June 11, 2014

Spain's competition won't allow it to ease into its attempt to become the first repeat World Cup champion in 52 years, and neither will its venue as the world's top-ranked team begins its run in a hemisphere that has never conceded the Jules Rimet trophy to a European team.

The first side to capture three consecutive major tournaments with 2008 and 2012 European Championships sandwiching its 2010 World Cup title in South Africa over the Netherlands, Spain begins its repeat bid in demanding fashion Friday with a Group B match against the Dutch at Arena Fonte Nova in Salvador.

The rematch of the uninspiring 2010 final in Johannesburg, which La Furia Roja captured 1-0 in extra time, figures to feature a higher display of skill than the overly physical form for which the last match came to be infamously known. Fourteen cards were shown four years ago with the Oranje being booked nine times as they attempted to brutishly overcome the Spaniards' "tiki-taka" system of quick-possession midfield play. Neither team will be overly eager to carry bookings into their ensuing group matches with Chile and Australia.

Vicente del Bosque's squad will be out to prove four years hasn't aged its tactics or returning players beyond again overcoming the Netherlands, all the while deploying its methodic creativity with hopes of eventually matching Brazil (1958, '62) and Italy (1934, '38) as repeat champion.

"We don't have any fear. But we do have respect," del Bosque told FIFA's official website of Holland.

La Roja are also trying to become the first European side to win a Cup in the Western Hemisphere after seven previous tournaments in the Americas resulted in seven South American champions. They got a taste of Europe's South American difficulties in their last match in Brazil as La Roja reached the final of last summer's Confederations Cup, only to fall 3-0 to the host.

Familiar discussions continue to swirl around the makeup of the Spanish attack, and those questions again arose in Spain's send-off series after Saturday's 2-0 victory over El Salvador.

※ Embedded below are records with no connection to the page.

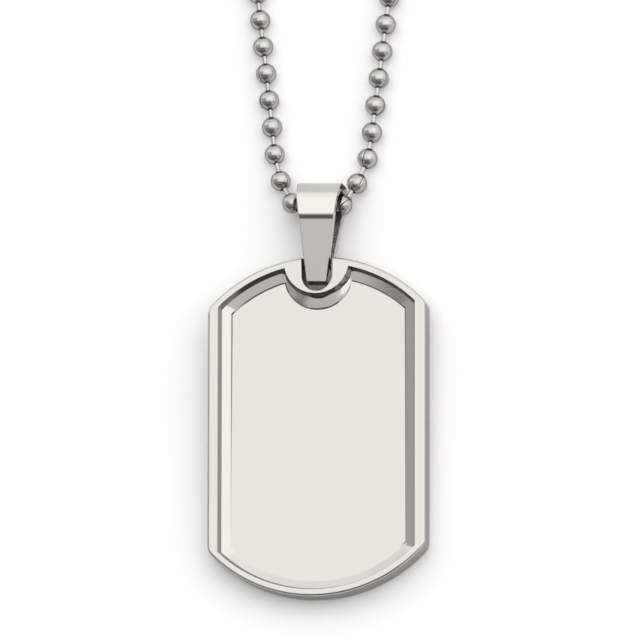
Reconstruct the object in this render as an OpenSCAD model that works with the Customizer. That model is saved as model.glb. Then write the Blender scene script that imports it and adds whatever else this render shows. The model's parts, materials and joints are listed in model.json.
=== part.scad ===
/* [Tag] */
// Width of the tag across its straight sides
tag_w = 26.2; // [25:0.1:30]
// Height of the tag between the middles of its arched ends
tag_h = 40.9; // [38:0.1:50]
// Thickness of the tag
tag_t = 3.2; // [3:0.1:4]
// Radius of the arched ends
end_r = 17.6; // [17:0.1:24]
// Radius of the four corners
corner_r = 1.6; // [1:0.1:2.4]

/* [Recess] */
// Width of the flat rim along the straight sides
side_rim = 1.25; // [0.8:0.05:2]
// Width of the flat rim along the arched ends
end_rim = 0.8; // [0.6:0.05:1.4]
// Depth of the recess below the rim
recess_d = 1.35; // [1:0.05:1.6]
// Width of the steep wall just inside the rim
steep_run = 0.3; // [0.15:0.05:0.5]
// Width of the shallow bevel between the steep wall and the field
bevel_run = 1.05; // [0.7:0.05:1.5]
// Height of that bevel
bevel_rise = 0.3; // [0.2:0.05:0.5]

/* [Boss and hole] */
// Radius of the boss's foot
boss_r = 4; // [3.7:0.1:4.6]
// Radius of the boss's top edge
boss_top_r = 3.9; // [3.6:0.1:4.4]
// Width of the boss's slope, below the hole
boss_run = 1.6; // [1.4:0.05:2]
// Flat land between the hole and the boss's top edge, below the hole
land = 0.4; // [0.3:0.05:0.8]
// Height of the bar across the top of the hole
bar_h = 1; // [0.8:0.05:1.4]
// Clearance between the bar and the bail round it
bar_play = 0.15; // [0.1:0.01:0.25]
// Clearance between the bail and each side of the hole
side_play = 0.15; // [0.1:0.01:0.3]
// Clearance between the bail's tip and the bottom of the hole
tip_play = 1.05; // [0.6:0.05:1.4]

/* [Bail] */
// Length of the bail from its tip to its top
bail_h = 12; // [11:0.1:14]
// Width of the bail at its top
bail_top_w = 5.35; // [4.4:0.05:6]
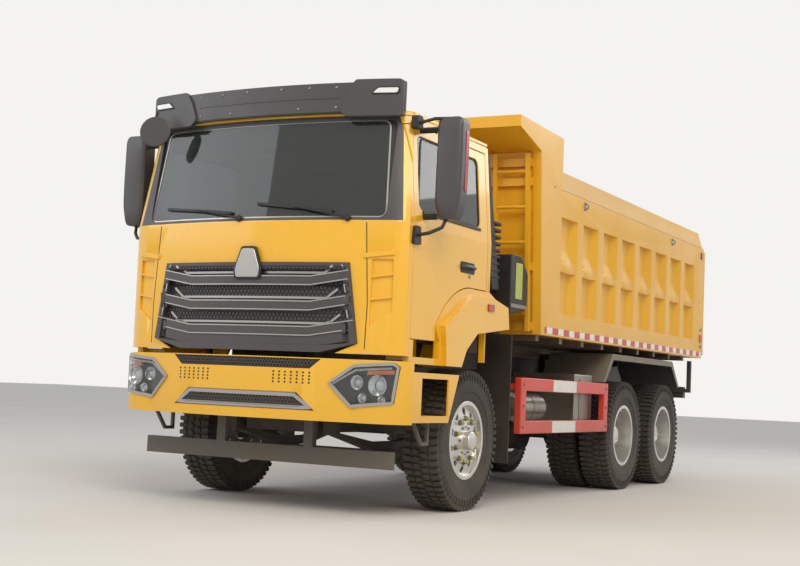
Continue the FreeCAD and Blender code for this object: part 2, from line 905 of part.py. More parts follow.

One of those goals worked rather symbolically with David Villa and Brazilian-born Diego Costa both vying for the same second-half finish, as they could be for the same spot in the starting 11 for del Bosque's primary striking duties in Brazil.

Costa, who has dual nationality, elected to play for Spain over the Selecao and seems to be the first choice after a hamstring injury jeopardized his inclusion in the squad.

Villa, Spain's all-time leading scorer with 58 markers, missed Euro 2012 with a broken leg and this figures to be his final major tournament, along with midfielders Xavi, Xabi Alonso and others.

Andres Iniesta, a 2010 World Cup star, is fielding no such questions about his international future and the 30-year-old Barcelona playmaker will once again be the creative force for del Bosque.

Playmaker Wesley Sneijder will have that role for the Netherlands, though he'll be without fellow key midfielder Kevin Strootman, who has been ruled out of the squad due to injury. Sneijder will be in the middle earning his 100th international cap for a Dutch side intent on countering the Spaniards by muddying play with five defenders in a 5-3-2 formation.

"We want to make the space narrow," coach Louis van Gaal said.

The Oranje, who reached the final the last time the World Cup was held in South American in a loss to host Argentina in 1978, return the three top names that carried them to the final in South Africa. However, they also underwent a substantial overhaul and push toward youth.

In front of Sneijder, van Gaal will feature star forward Robin van Persie and dangerous winger Arjen Robben, though the Dutch don't necessarily consider themselves among the tournament favorites this time around. They also won't try to beat La Roja at their craft, instead relying on scoring chances coming from the counter.

"I don't think we're capable at the moment of playing tiki-taka or beautiful football. In the end, it's all about the result," Robben said. "The counter attack is a very dangerous weapon that we're certainly going to use at this tournament."

Robben will recall that tactic narrowly failing him on the break in the 2010 final, producing the match's clearest regulation scoring opportunity only to see Golden Glove winner Iker Casillas turn him away.

Spain remains confident in a system that hasn't failed it on the main stages during its historic run, one that could reach a new apogee in Brazil.

"We need to keep focused and stick to the philosophy of playing style that has brought us so much success," defender Sergio Ramos said. "We don't need to change it, we just need to maintain maximum respect toward our opponent, which is something that has helped us reach the top."